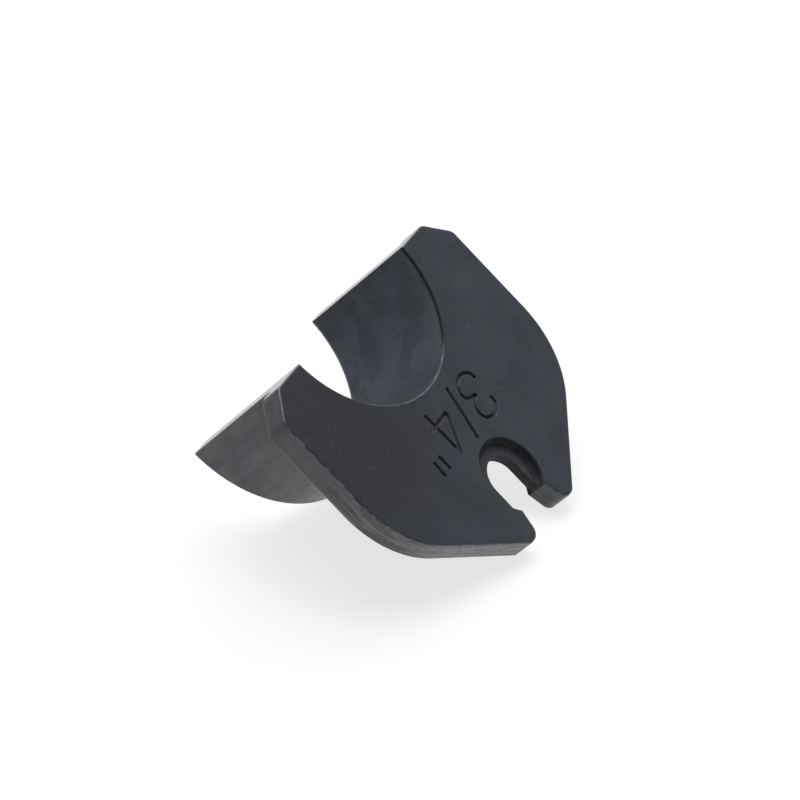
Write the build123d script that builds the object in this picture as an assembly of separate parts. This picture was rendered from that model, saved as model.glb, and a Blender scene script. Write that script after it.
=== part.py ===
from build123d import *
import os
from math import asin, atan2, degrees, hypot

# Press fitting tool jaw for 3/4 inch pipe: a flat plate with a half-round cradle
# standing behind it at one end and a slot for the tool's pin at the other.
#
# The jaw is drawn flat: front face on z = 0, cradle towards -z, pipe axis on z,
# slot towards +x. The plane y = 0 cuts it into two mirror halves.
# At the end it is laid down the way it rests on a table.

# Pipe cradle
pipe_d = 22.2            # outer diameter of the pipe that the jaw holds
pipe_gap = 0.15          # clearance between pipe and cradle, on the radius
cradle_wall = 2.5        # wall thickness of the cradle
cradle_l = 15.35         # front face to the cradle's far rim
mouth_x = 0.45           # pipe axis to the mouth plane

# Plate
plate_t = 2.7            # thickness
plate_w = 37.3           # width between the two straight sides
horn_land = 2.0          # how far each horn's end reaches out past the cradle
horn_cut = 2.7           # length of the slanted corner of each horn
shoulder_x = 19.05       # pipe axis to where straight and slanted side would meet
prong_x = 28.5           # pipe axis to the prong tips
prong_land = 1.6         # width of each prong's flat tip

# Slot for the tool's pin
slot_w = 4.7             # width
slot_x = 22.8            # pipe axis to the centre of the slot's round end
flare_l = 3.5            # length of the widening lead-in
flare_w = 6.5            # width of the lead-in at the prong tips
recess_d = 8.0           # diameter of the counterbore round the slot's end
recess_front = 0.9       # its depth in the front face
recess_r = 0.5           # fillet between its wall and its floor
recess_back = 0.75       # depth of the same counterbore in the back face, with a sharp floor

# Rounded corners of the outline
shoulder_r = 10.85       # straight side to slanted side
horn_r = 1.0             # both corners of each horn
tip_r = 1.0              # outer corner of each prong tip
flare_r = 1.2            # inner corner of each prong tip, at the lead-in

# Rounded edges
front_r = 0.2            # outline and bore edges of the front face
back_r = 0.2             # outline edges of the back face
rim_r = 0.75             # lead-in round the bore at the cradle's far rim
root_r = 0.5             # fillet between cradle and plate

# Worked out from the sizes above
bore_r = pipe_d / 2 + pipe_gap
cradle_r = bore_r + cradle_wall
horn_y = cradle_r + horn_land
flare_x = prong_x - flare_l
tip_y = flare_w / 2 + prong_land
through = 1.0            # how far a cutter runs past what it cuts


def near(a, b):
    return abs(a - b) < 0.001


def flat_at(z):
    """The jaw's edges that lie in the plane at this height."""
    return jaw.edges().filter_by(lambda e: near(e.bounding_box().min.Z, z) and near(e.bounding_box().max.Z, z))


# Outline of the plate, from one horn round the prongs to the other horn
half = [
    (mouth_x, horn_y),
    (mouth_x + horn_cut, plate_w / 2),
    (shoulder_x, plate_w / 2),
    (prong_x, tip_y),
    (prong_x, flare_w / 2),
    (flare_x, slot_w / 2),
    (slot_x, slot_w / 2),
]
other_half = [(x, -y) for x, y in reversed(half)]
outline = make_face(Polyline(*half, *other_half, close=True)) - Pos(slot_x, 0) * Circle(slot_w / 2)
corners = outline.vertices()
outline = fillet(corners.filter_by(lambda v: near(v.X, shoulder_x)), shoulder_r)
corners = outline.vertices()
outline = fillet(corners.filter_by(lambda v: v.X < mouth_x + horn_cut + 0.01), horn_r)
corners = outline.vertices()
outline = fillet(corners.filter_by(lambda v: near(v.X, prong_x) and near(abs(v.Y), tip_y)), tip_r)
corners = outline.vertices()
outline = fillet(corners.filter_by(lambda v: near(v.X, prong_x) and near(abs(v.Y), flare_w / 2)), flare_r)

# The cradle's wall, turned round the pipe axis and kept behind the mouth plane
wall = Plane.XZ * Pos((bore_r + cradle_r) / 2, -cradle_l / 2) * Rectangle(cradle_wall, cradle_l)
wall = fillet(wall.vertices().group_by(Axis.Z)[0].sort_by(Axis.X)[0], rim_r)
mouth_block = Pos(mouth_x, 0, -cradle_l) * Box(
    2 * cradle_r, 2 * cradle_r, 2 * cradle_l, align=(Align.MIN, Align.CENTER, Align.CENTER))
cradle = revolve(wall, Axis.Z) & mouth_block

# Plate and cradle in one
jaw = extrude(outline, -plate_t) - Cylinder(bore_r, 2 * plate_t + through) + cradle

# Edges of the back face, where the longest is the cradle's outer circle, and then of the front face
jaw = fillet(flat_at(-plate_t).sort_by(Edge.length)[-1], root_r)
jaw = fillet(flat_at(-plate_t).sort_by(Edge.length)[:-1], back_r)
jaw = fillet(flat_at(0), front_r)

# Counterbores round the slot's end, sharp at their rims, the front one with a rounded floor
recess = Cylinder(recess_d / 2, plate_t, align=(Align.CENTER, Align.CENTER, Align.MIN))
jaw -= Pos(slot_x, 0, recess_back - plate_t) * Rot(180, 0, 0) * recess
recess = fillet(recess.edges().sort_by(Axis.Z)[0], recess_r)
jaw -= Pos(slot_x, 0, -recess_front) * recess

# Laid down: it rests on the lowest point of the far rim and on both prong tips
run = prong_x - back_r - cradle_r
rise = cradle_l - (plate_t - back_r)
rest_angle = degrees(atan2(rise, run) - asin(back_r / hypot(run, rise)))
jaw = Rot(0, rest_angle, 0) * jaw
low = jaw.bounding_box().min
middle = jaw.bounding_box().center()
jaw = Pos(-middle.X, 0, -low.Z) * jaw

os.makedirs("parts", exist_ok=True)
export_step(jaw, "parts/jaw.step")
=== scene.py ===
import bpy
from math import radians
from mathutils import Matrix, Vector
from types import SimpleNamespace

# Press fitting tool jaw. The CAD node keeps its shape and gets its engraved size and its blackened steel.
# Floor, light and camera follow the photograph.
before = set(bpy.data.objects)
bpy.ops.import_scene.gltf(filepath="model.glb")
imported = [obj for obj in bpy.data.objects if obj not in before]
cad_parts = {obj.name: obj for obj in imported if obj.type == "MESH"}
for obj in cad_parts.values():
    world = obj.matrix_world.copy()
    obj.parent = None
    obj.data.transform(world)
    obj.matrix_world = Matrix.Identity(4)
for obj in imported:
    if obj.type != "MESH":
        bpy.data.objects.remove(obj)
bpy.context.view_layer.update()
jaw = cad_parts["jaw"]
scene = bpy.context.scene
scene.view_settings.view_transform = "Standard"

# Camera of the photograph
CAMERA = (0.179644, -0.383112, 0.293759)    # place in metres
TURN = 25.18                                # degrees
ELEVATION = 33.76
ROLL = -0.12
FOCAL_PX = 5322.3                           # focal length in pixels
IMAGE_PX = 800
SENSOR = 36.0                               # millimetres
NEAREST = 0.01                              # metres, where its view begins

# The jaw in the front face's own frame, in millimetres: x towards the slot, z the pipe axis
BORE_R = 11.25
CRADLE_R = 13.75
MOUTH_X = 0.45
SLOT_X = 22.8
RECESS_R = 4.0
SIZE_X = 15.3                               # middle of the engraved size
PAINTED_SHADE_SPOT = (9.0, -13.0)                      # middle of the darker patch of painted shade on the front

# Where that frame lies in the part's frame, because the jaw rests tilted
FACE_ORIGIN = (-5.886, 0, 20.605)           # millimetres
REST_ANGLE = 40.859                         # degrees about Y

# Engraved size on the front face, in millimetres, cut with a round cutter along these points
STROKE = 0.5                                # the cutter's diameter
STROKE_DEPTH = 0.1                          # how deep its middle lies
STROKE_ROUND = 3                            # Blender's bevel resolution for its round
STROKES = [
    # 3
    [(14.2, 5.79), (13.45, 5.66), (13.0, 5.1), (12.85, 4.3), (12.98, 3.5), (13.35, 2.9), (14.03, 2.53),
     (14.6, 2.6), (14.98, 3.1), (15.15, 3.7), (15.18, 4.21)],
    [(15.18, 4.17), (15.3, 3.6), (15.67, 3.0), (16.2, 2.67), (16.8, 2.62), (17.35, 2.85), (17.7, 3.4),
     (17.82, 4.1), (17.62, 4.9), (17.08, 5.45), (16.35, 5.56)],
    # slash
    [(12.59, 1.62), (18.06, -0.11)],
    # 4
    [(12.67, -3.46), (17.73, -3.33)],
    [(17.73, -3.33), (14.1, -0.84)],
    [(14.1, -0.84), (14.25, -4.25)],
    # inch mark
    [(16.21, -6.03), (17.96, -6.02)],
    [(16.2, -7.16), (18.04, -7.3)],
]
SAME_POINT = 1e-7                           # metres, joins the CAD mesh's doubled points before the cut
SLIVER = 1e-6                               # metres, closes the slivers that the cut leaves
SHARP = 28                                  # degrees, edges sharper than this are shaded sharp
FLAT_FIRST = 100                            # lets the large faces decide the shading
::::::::
Do this: Quote word for word the lines from the line holding "# Laid down: it" through the line holding "before = set(bpy.data.objects)"; include both of those lines and add nothing.

Solution below:
# Laid down: it rests on the lowest point of the far rim and on both prong tips
run = prong_x - back_r - cradle_r
rise = cradle_l - (plate_t - back_r)
rest_angle = degrees(atan2(rise, run) - asin(back_r / hypot(run, rise)))
jaw = Rot(0, rest_angle, 0) * jaw
low = jaw.bounding_box().min
middle = jaw.bounding_box().center()
jaw = Pos(-middle.X, 0, -low.Z) * jaw

os.makedirs("parts", exist_ok=True)
export_step(jaw, "parts/jaw.step")
=== scene.py ===
import bpy
from math import radians
from mathutils import Matrix, Vector
from types import SimpleNamespace

# Press fitting tool jaw. The CAD node keeps its shape and gets its engraved size and its blackened steel.
# Floor, light and camera follow the photograph.
before = set(bpy.data.objects)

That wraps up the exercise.